_What you are asked to do_: Return the first line, the line containing "LAMP_SIZE, LAMP_AIM = 0.036, Vector((0, 0, 0.05))", and every line between them, exactly as they stand.
++++ Input rows ++++
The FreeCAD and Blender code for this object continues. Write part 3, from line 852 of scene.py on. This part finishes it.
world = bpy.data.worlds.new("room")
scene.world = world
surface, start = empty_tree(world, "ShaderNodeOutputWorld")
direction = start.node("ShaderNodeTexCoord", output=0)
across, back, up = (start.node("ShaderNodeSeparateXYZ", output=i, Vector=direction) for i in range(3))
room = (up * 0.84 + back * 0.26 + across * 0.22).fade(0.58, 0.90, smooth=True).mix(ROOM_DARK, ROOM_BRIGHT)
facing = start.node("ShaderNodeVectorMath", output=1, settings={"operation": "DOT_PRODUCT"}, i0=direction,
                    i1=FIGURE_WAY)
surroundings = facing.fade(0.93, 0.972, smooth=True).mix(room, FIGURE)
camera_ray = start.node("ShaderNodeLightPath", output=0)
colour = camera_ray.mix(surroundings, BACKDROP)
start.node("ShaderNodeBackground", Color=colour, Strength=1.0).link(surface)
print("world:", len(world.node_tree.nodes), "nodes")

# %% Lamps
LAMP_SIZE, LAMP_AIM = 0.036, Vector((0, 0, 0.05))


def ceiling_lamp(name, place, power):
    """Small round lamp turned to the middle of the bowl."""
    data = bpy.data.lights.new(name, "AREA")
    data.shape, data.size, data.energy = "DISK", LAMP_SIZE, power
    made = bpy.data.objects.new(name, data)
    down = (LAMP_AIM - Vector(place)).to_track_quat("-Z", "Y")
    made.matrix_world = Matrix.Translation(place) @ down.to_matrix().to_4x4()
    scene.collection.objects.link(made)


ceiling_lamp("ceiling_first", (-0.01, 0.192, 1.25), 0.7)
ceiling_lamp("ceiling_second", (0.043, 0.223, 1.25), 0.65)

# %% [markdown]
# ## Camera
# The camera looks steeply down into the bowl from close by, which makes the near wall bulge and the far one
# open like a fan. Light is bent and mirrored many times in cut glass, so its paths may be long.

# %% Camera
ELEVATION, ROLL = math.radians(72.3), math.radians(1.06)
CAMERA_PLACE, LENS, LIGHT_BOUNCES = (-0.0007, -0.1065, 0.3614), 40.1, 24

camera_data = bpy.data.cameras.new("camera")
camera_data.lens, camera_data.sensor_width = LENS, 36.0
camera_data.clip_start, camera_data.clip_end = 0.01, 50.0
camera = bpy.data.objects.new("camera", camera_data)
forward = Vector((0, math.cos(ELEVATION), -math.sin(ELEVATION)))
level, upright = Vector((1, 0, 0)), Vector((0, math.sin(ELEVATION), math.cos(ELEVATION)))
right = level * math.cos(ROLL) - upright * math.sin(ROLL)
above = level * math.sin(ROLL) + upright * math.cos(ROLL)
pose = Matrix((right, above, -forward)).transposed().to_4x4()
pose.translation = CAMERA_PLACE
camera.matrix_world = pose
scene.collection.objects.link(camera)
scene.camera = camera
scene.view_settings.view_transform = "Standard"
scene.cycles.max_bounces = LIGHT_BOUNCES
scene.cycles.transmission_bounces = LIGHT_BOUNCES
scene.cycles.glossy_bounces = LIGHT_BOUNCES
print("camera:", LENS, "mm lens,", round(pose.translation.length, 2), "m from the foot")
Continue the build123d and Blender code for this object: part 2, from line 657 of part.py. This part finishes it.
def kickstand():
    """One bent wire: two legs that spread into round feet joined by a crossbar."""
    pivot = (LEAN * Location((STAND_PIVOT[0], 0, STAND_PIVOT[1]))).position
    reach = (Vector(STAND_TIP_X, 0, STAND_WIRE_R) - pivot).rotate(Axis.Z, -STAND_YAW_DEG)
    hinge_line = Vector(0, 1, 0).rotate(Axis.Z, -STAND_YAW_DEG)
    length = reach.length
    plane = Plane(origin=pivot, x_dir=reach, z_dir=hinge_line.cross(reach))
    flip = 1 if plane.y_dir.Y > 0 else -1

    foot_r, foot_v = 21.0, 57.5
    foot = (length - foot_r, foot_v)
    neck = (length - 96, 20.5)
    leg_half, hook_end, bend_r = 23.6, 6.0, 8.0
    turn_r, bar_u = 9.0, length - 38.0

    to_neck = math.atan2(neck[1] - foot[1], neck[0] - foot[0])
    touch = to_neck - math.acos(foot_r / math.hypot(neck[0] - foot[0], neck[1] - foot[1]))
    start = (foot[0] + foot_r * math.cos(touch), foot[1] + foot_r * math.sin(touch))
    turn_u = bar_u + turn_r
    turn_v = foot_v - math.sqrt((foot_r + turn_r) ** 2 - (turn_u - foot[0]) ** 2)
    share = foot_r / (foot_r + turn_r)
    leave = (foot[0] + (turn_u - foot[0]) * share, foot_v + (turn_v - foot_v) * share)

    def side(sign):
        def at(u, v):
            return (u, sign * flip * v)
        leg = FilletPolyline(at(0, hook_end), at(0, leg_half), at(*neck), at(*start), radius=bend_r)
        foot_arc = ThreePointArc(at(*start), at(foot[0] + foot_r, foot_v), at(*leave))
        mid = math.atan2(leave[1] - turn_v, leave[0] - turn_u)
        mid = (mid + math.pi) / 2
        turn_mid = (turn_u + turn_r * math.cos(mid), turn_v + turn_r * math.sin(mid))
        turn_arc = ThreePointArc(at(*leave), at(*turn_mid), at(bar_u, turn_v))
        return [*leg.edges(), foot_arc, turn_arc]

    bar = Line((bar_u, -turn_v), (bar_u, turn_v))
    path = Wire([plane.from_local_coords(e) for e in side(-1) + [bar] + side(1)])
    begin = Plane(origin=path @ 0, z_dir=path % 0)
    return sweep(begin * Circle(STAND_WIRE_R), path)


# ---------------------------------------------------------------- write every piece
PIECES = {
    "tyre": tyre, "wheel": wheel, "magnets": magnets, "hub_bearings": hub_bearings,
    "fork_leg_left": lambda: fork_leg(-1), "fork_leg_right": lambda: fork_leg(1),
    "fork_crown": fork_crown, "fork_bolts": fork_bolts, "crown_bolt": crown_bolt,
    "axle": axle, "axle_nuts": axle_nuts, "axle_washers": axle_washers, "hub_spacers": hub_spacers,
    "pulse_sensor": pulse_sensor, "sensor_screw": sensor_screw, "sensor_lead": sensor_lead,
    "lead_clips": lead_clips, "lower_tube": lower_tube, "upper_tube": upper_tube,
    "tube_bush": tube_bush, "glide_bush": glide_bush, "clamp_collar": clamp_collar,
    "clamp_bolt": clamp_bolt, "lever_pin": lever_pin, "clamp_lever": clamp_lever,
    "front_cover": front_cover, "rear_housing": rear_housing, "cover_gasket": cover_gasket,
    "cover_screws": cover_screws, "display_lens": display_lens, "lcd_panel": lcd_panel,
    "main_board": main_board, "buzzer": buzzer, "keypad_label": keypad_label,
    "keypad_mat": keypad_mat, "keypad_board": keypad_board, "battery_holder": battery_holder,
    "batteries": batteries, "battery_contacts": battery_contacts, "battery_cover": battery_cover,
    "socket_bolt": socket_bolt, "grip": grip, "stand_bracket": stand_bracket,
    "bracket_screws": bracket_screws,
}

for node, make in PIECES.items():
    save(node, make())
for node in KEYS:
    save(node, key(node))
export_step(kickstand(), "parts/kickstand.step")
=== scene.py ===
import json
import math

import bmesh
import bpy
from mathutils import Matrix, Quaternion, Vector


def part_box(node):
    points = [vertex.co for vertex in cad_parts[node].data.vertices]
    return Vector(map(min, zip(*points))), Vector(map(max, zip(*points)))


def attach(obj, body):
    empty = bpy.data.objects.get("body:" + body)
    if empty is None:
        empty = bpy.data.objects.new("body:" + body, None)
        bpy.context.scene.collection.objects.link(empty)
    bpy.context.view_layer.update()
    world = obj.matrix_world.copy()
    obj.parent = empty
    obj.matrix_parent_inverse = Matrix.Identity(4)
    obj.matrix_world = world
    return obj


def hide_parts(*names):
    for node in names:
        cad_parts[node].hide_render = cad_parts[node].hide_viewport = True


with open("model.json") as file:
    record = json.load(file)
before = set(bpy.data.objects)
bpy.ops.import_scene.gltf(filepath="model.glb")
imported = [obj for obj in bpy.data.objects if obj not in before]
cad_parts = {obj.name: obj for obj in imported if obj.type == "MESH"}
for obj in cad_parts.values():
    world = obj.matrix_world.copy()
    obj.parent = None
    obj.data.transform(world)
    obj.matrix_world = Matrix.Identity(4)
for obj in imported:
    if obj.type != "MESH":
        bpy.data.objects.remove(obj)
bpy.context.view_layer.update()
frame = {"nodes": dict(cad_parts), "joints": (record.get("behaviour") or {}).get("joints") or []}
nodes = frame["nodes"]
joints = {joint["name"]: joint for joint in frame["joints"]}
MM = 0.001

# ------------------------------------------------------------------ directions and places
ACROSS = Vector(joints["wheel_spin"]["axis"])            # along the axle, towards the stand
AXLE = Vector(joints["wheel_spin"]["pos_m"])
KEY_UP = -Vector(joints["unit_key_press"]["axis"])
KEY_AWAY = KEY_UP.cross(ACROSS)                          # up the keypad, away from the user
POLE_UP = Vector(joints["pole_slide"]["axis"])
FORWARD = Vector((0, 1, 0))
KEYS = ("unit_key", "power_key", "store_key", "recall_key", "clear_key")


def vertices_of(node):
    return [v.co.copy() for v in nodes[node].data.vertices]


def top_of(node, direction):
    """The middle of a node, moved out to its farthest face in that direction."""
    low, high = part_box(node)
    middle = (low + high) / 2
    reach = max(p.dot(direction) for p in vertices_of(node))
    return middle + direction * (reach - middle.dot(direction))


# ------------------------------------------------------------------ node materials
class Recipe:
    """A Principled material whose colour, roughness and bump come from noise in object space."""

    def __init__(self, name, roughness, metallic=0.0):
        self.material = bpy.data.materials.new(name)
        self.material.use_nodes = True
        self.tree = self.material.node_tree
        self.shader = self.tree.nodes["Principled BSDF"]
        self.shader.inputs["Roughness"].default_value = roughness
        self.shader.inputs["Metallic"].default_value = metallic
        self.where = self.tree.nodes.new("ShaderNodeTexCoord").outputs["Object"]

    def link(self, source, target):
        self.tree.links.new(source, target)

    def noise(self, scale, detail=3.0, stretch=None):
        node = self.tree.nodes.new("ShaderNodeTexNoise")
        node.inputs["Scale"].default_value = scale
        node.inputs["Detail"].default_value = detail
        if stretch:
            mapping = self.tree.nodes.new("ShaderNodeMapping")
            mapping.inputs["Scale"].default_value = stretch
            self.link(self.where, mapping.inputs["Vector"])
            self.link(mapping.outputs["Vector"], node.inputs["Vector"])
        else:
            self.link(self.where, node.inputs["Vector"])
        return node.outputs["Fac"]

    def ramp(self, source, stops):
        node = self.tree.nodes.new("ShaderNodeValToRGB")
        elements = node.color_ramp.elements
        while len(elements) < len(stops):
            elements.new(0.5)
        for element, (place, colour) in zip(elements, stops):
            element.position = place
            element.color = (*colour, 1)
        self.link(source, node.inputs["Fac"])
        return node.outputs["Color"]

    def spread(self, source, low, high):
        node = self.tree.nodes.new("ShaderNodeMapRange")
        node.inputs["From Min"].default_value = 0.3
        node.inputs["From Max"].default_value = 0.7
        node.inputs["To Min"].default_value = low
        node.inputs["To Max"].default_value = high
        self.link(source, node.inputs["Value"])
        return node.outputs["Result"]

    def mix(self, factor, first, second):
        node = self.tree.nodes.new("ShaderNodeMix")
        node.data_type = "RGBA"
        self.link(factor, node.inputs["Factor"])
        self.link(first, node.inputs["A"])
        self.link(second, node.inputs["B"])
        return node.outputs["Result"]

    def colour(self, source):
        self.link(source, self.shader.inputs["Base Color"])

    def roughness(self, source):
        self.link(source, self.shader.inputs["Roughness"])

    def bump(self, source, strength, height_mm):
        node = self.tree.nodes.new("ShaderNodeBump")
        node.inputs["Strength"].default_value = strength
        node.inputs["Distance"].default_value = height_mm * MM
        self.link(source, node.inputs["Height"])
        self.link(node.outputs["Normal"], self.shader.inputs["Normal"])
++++
_Exercise output_:
The FreeCAD and Blender code for this object continues. Write part 3, from line 852 of scene.py on. This part finishes it.
world = bpy.data.worlds.new("room")
scene.world = world
surface, start = empty_tree(world, "ShaderNodeOutputWorld")
direction = start.node("ShaderNodeTexCoord", output=0)
across, back, up = (start.node("ShaderNodeSeparateXYZ", output=i, Vector=direction) for i in range(3))
room = (up * 0.84 + back * 0.26 + across * 0.22).fade(0.58, 0.90, smooth=True).mix(ROOM_DARK, ROOM_BRIGHT)
facing = start.node("ShaderNodeVectorMath", output=1, settings={"operation": "DOT_PRODUCT"}, i0=direction,
                    i1=FIGURE_WAY)
surroundings = facing.fade(0.93, 0.972, smooth=True).mix(room, FIGURE)
camera_ray = start.node("ShaderNodeLightPath", output=0)
colour = camera_ray.mix(surroundings, BACKDROP)
start.node("ShaderNodeBackground", Color=colour, Strength=1.0).link(surface)
print("world:", len(world.node_tree.nodes), "nodes")

# %% Lamps
LAMP_SIZE, LAMP_AIM = 0.036, Vector((0, 0, 0.05))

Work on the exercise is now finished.